● SOURCE RECORDS
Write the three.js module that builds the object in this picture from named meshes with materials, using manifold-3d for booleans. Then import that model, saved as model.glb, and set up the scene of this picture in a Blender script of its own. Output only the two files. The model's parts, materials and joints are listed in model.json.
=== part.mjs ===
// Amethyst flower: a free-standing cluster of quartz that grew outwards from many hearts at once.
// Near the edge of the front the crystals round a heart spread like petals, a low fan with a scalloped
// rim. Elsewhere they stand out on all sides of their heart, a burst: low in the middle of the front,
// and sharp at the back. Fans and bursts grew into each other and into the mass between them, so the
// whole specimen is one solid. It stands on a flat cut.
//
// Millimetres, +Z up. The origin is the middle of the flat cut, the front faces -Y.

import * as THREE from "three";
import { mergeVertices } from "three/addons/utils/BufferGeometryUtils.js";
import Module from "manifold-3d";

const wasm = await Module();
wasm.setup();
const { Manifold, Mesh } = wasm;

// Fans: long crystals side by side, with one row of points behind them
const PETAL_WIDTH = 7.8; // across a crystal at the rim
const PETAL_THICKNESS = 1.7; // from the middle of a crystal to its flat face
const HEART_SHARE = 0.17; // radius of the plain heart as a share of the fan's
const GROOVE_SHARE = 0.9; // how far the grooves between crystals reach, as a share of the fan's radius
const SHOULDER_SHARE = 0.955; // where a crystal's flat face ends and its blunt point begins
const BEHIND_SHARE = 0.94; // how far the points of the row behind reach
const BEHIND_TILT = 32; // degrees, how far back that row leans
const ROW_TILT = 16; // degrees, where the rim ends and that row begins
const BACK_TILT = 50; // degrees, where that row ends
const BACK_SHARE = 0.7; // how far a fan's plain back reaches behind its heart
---
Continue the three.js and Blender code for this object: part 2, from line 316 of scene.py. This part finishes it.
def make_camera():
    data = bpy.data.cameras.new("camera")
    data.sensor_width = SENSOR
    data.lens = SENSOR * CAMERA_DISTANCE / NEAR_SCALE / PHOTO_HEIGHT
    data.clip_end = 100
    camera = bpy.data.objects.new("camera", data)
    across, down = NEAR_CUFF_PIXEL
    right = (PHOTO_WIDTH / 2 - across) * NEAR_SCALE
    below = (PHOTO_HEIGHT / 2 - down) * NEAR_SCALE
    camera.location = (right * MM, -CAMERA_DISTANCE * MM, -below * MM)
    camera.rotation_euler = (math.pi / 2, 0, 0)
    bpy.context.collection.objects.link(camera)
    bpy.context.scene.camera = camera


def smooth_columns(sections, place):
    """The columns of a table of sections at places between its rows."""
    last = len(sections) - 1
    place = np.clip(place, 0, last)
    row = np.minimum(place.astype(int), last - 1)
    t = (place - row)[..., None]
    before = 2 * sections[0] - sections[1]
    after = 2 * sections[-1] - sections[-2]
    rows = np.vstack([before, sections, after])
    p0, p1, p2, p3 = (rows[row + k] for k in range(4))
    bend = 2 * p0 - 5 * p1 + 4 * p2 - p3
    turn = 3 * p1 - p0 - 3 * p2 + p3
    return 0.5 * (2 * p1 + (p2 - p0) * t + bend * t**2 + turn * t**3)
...
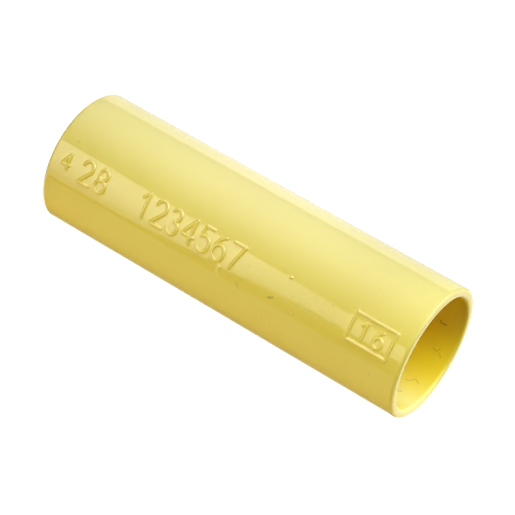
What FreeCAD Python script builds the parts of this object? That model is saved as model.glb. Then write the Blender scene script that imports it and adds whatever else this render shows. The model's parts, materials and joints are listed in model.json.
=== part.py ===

● SET EXERCISE
Give again only the lines that run from the line with "Write the three.js" to the line with "front faces -Y.". Include both of those lines exactly as written.

● FULL SOLUTION
Write the three.js module that builds the object in this picture from named meshes with materials, using manifold-3d for booleans. Then import that model, saved as model.glb, and set up the scene of this picture in a Blender script of its own. Output only the two files. The model's parts, materials and joints are listed in model.json.
=== part.mjs ===
// Amethyst flower: a free-standing cluster of quartz that grew outwards from many hearts at once.
// Near the edge of the front the crystals round a heart spread like petals, a low fan with a scalloped
// rim. Elsewhere they stand out on all sides of their heart, a burst: low in the middle of the front,
// and sharp at the back. Fans and bursts grew into each other and into the mass between them, so the
// whole specimen is one solid. It stands on a flat cut.
//
// Millimetres, +Z up. The origin is the middle of the flat cut, the front faces -Y.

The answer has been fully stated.